**Stated goal**
Copy each line below without leaving any out.

**Source excerpt**
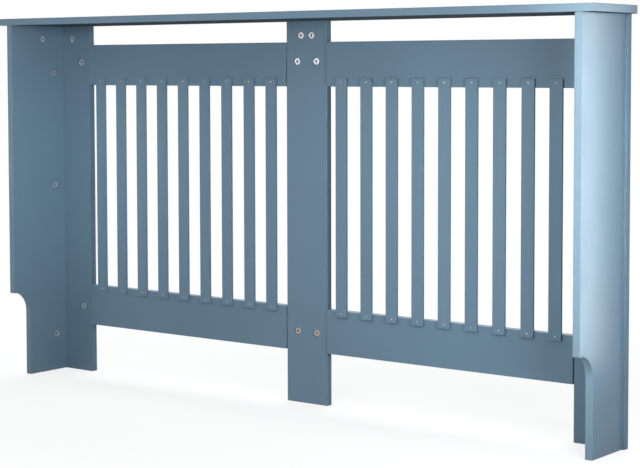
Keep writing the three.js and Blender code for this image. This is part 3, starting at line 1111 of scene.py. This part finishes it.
def makeBoltMesh(reach, shape):        # one bolt along X, with a rolled thread
    shoulder = reach / mm
    start = shoulder + shape["threadStart"]
    rings = shape["threadRings"]
    outline = [
        (shape["headStart"], 0),
        (shape["headStart"], shape["headRadius"] - shape["headRound"]),
        (shape["headStart"] + shape["headRound"], shape["headRadius"]),
        (shape["headEnd"], shape["headRadius"]),
        (shape["headEnd"], shape["neckRadius"]),
        (shape["neckEnd"], shape["neckRadius"]),
        (shape["neckEnd"], shape["shankRadius"] - shape["shankChamfer"]),
        (shape["neckEnd"] + shape["shankChamfer"], shape["shankRadius"]),
        (shoulder, shape["shankRadius"]),
        (shoulder, shape["threadRadius"] - shape["threadDepth"]),
    ]
    tip = shoulder + shape["threadLength"]
    for ring in range(rings):
        outline.append((start + (tip - start) * ring / rings, shape["threadRadius"]))
    outline += [(tip, shape["threadRadius"] * shape["pointShare"]), (tip, 0)]
    bm = bmesh.new()
    line = [bm.verts.new((along * mm, 0, radius * mm)) for along, radius in outline]
    edges = [bm.edges.new(pair) for pair in zip(line, line[1:])]
    bmesh.ops.spin(
        bm,
        geom=line + edges,
        cent=(0, 0, 0),
        axis=(1, 0, 0),
        angle=2 * pi,
        steps=shape["roundness"],
        use_merge=True,
    )
    bmesh.ops.remove_doubles(bm, verts=bm.verts, dist=1e-7)
    hair = 0.01        # millimetres
    tipShare = shape["tipShare"]
    for vert in bm.verts:        # the groove of the thread winds round the shaft
        along = vert.co.x / mm
        if along < start - hair or along > tip - hair:
            continue
        angle = Vector((1, 0)).angle_signed(Vector((vert.co.y, vert.co.z)))
        phase = ((along - start) / shape["threadPitch"] + angle / (2 * pi)) % 1.0
        groove = shape["threadDepth"] * min(1.0, abs(2 * phase - 1) * shape["threadFlank"])
        narrow = min(1.0, (tip - along) / shape["threadTip"]) * (1 - tipShare) + tipShare
        scale = (shape["threadRadius"] - groove) * narrow / shape["threadRadius"]
        vert.co.y *= scale
        vert.co.z *= scale
    bmesh.ops.recalc_face_normals(bm, faces=bm.faces)
    for face in bm.faces:
        face.smooth = True
    return bm


def seatOf(cam, size):        # turns a pattern to face out of its board with the bolt's way along X
    across = cam["outward"].cross(cam["way"])
    turn = Matrix((cam["way"], across, cam["outward"])).transposed().to_4x4()
    return Matrix.Translation(boltLine(cam, size)) @ turn


def makeCam(name, cam, pattern):
    mesh = pattern.data.copy()
    mesh.transform(seatOf(cam, fittingSettings))
    slot = "cam_zinc"
    if name in yellowCams:
        slot = "cam_zinc_yellow"
        mesh.materials[0] = metals["camYellow"]
        mesh.materials[1] = metals["shadedRecessYellow"]
    piece = bpy.data.objects.new(name.replace("cam_", "zinc_"), mesh)
    bpy.context.scene.collection.objects.link(piece)
    finishPiece(piece, name, slot, name)


def makeBolts(name, cams, nodes):
    bm = bmesh.new()
    for cam in cams:
        single = makeBoltMesh(cam["reach"], boltSettings)
        single.transform(seatOf(cam, fittingSettings))
        part = bpy.data.meshes.new("bolt")
        single.to_mesh(part)
        single.free()
        bm.from_mesh(part)
        bpy.data.meshes.remove(part)
    piece = toObject(bm, name, [metals["boltSteel"]])
    finishPiece(piece, "carcass", "steel_bolt", *nodes)


camPattern = makeCamPattern(fittingSettings, camSettings)
for name, cam in fittings.items():
    makeCam(name, cam, camPattern)
    node = name.replace("cam_", "bolt_")
    if node in frame["nodes"]:
        makeBolts(node.replace("bolt_", "steel_bolt_"), [cam], [node])
for side in ("left", "right"):
    for level in ("top", "bottom"):
        makeBolts(f"steel_bolts_{level}_rail_{side}", named(side, level + "_rail"), [])
bpy.data.meshes.remove(camPattern.data)
print("cams and bolts are made")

**Reply to the exercise**
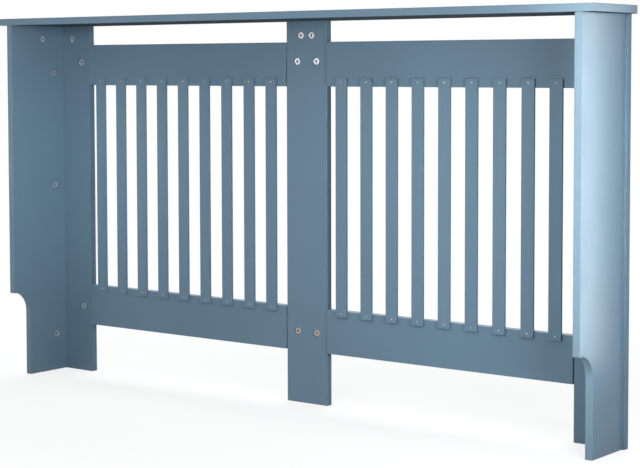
Keep writing the three.js and Blender code for this image. This is part 3, starting at line 1111 of scene.py. This part finishes it.
def makeBoltMesh(reach, shape):        # one bolt along X, with a rolled thread
    shoulder = reach / mm
    start = shoulder + shape["threadStart"]
    rings = shape["threadRings"]
    outline = [
        (shape["headStart"], 0),
        (shape["headStart"], shape["headRadius"] - shape["headRound"]),
        (shape["headStart"] + shape["headRound"], shape["headRadius"]),
        (shape["headEnd"], shape["headRadius"]),
        (shape["headEnd"], shape["neckRadius"]),
        (shape["neckEnd"], shape["neckRadius"]),
        (shape["neckEnd"], shape["shankRadius"] - shape["shankChamfer"]),
        (shape["neckEnd"] + shape["shankChamfer"], shape["shankRadius"]),
        (shoulder, shape["shankRadius"]),
        (shoulder, shape["threadRadius"] - shape["threadDepth"]),
    ]
    tip = shoulder + shape["threadLength"]
    for ring in range(rings):
        outline.append((start + (tip - start) * ring / rings, shape["threadRadius"]))
    outline += [(tip, shape["threadRadius"] * shape["pointShare"]), (tip, 0)]
    bm = bmesh.new()
    line = [bm.verts.new((along * mm, 0, radius * mm)) for along, radius in outline]
    edges = [bm.edges.new(pair) for pair in zip(line, line[1:])]
    bmesh.ops.spin(
        bm,
        geom=line + edges,
        cent=(0, 0, 0),
        axis=(1, 0, 0),
        angle=2 * pi,
        steps=shape["roundness"],
        use_merge=True,
    )
    bmesh.ops.remove_doubles(bm, verts=bm.verts, dist=1e-7)
    hair = 0.01        # millimetres
    tipShare = shape["tipShare"]
    for vert in bm.verts:        # the groove of the thread winds round the shaft
        along = vert.co.x / mm
        if along < start - hair or along > tip - hair:
            continue
        angle = Vector((1, 0)).angle_signed(Vector((vert.co.y, vert.co.z)))
        phase = ((along - start) / shape["threadPitch"] + angle / (2 * pi)) % 1.0
        groove = shape["threadDepth"] * min(1.0, abs(2 * phase - 1) * shape["threadFlank"])
        narrow = min(1.0, (tip - along) / shape["threadTip"]) * (1 - tipShare) + tipShare
        scale = (shape["threadRadius"] - groove) * narrow / shape["threadRadius"]
        vert.co.y *= scale
        vert.co.z *= scale
    bmesh.ops.recalc_face_normals(bm, faces=bm.faces)
    for face in bm.faces:
        face.smooth = True
    return bm


def seatOf(cam, size):        # turns a pattern to face out of its board with the bolt's way along X
    across = cam["outward"].cross(cam["way"])
    turn = Matrix((cam["way"], across, cam["outward"])).transposed().to_4x4()
    return Matrix.Translation(boltLine(cam, size)) @ turn


def makeCam(name, cam, pattern):
    mesh = pattern.data.copy()
    mesh.transform(seatOf(cam, fittingSettings))
    slot = "cam_zinc"
    if name in yellowCams:
        slot = "cam_zinc_yellow"
        mesh.materials[0] = metals["camYellow"]
        mesh.materials[1] = metals["shadedRecessYellow"]
    piece = bpy.data.objects.new(name.replace("cam_", "zinc_"), mesh)
    bpy.context.scene.collection.objects.link(piece)
    finishPiece(piece, name, slot, name)


def makeBolts(name, cams, nodes):
    bm = bmesh.new()
    for cam in cams:
        single = makeBoltMesh(cam["reach"], boltSettings)
        single.transform(seatOf(cam, fittingSettings))
        part = bpy.data.meshes.new("bolt")
        single.to_mesh(part)
        single.free()
        bm.from_mesh(part)
        bpy.data.meshes.remove(part)
    piece = toObject(bm, name, [metals["boltSteel"]])
    finishPiece(piece, "carcass", "steel_bolt", *nodes)


camPattern = makeCamPattern(fittingSettings, camSettings)
for name, cam in fittings.items():
    makeCam(name, cam, camPattern)
    node = name.replace("cam_", "bolt_")
    if node in frame["nodes"]:
        makeBolts(node.replace("bolt_", "steel_bolt_"), [cam], [node])
for side in ("left", "right"):
    for level in ("top", "bottom"):
        makeBolts(f"steel_bolts_{level}_rail_{side}", named(side, level + "_rail"), [])
bpy.data.meshes.remove(camPattern.data)
print("cams and bolts are made")